29. The plaintiff has also relied on Ex. P.8, a letter written by the defendant to the Municipal Authorities and Ex. P.9 another letter written by the defendant to Citi Bank wherein the period of lease is mentioned as five years. The defendant's case is that these letters were sent at the instance of the plaintiff. These letters however are equally inadmissible as evidence of lease for five years, for want of registration.

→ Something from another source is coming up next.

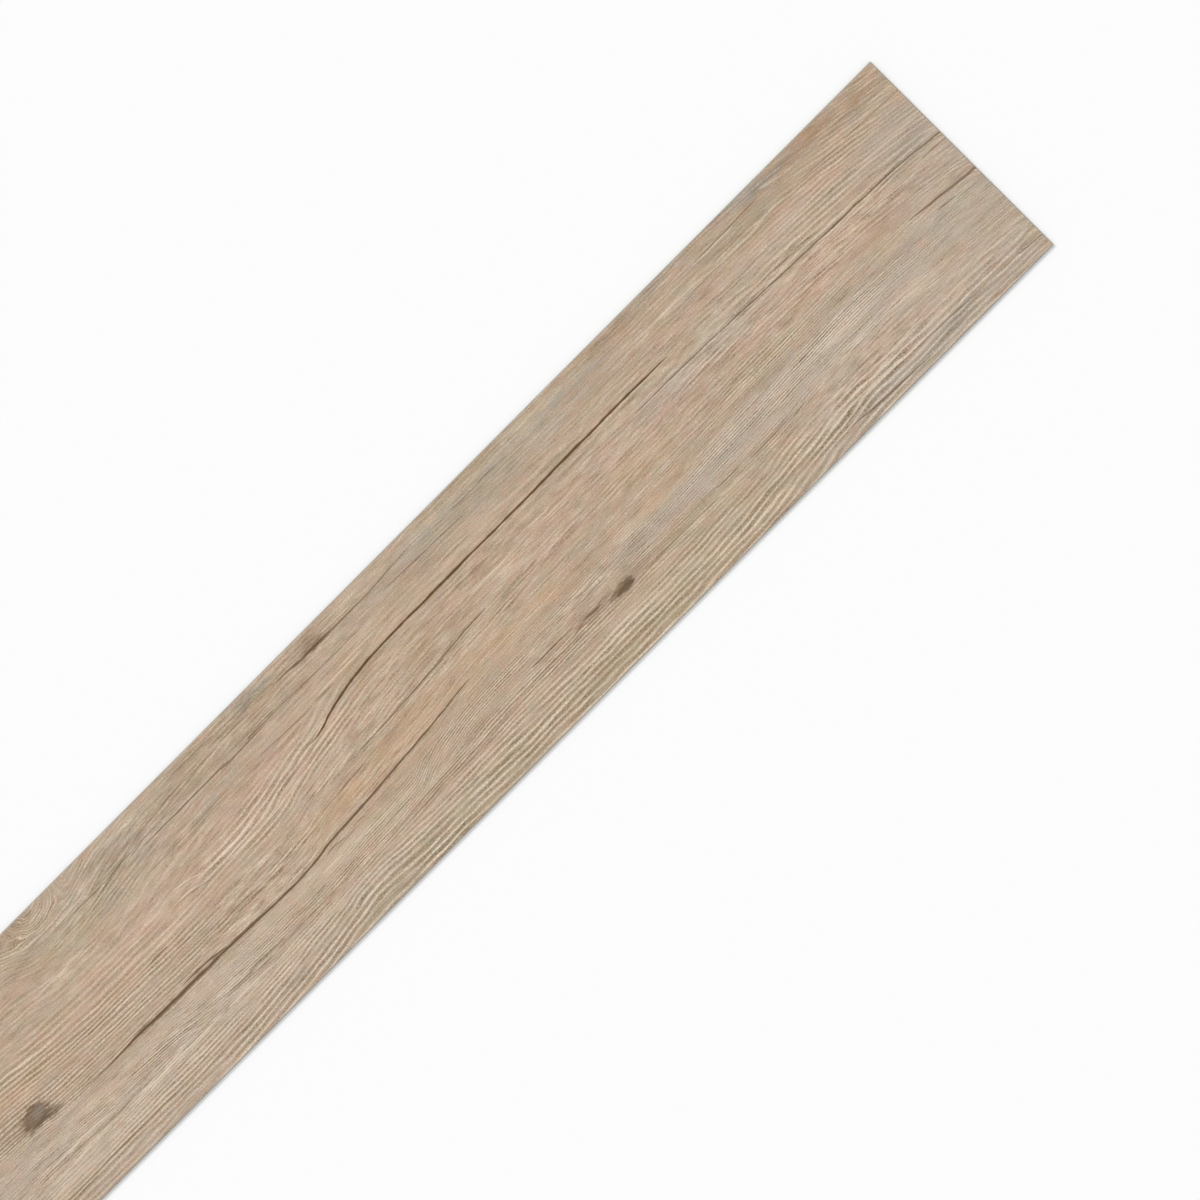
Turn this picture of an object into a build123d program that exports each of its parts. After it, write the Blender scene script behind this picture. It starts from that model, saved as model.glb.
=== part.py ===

30. The defendant's tenancy therefore is deemed to be a lease from month to month terminable, on the part of either lessor or lessee, by fifteen days notice, as provided in S. 106 of the Transfer of Property Act. The defendant admittedly had given notice of termination by its letter dt. 23.11.89 whereby they intimated the plaintiff that they would vacate on 28.2.1990, which is marked as Ex. P.10 The plaintiff has also acted on that notice by advertising in the newspaper marked as Ex. P.15 that the premises would be available to prospective tenants from 28.2.1990 The plaintiff has confirmed his resuming possession of the premises by his letter dt. 13.3.90 marked as Ex. P. 14. The defendant's tenancy has thus been determined in accordance with S. 111 (h) of the Transfer of Property Act.
31. The oral testimony of the plaintiff who has examined himself as P.W 1 is of no avail to establish his right to claim damages for premature termination of a lease for five years which is not evidenced by a registered deed.
32. As the tenancy was a monthly tenancy and the same was duly determined by the defendant, the plaintiff is not entitled to claim damages for premature termination and is not entitled to all or any part of the amount claimed in the suit.
33. As regards the other issues framed, I would hold on issue 1 that this court has jurisdiction to entertain this suit as part of the cause of action has arisen in Madras, and the defendant Bank has its head office at Madras. Regarding issue 2, the legal entity being only one, impleading the same entity through three different officers was entirely superfluous. It was however appropriate for the plaintiff to implead the defendant by its appropriate personnel at its Head Office, and the third defendant is not only a proper party, but should have been impleaded as the sole defendant.
34. Regarding issues 3, 5 and 10 which deal with the amenities provided by the plaintiff, DW1 has stated that the amenities provided by the plaintiff were not adequate and the furniture and fittings were of poor quality resulting in complaints from the officers, and their families for whose use as a holiday home, the building had been taken on lease, and that therefore the defendant terminated the tenancy. Regarding the amenities and furniture the sanction order does not specify the quality or size of the Geyser or of the furniture. The required numbers of these items had been provided by the defendants. The defendants continued their occupation for over two and half years and the list of items allegedly not supplied by the defendant was given to him for the first time after the notice of termination was given. If has therefore to be held that though the defendant's dissatisfaction with the quality of the amenities provided may be genuine, the plaintiff had not failed to perform his obligations set out in the sanction order Ex. P. 1. The answer to these issues 3 and 5 has therefore to be held in the negative and the answer to issue 10 in the affirmative.
35. The sanction order itself not being a lease, and the document being unregistered there was no lease for a fixed term of five years. Issue No. 4 therefore does not survive. The tenancy being a monthly tenancy it was open to the defendant to determine the lease. The lease was not determined prematurely. Issue 6 as framed does not arise as the lease was not for a fixed period. The answer to issue 7 is that the sanction order stipulated conditions which were meant to be observed by the plaintiff. No argument was addressed regarding issue 8.
36. The answer to issues 9, 12 and 13 is that the plaintiff is not entitled to any damages.
37. The plaintiff's suit therefore fails and is dismissed. The parties however shall bear their respective costs.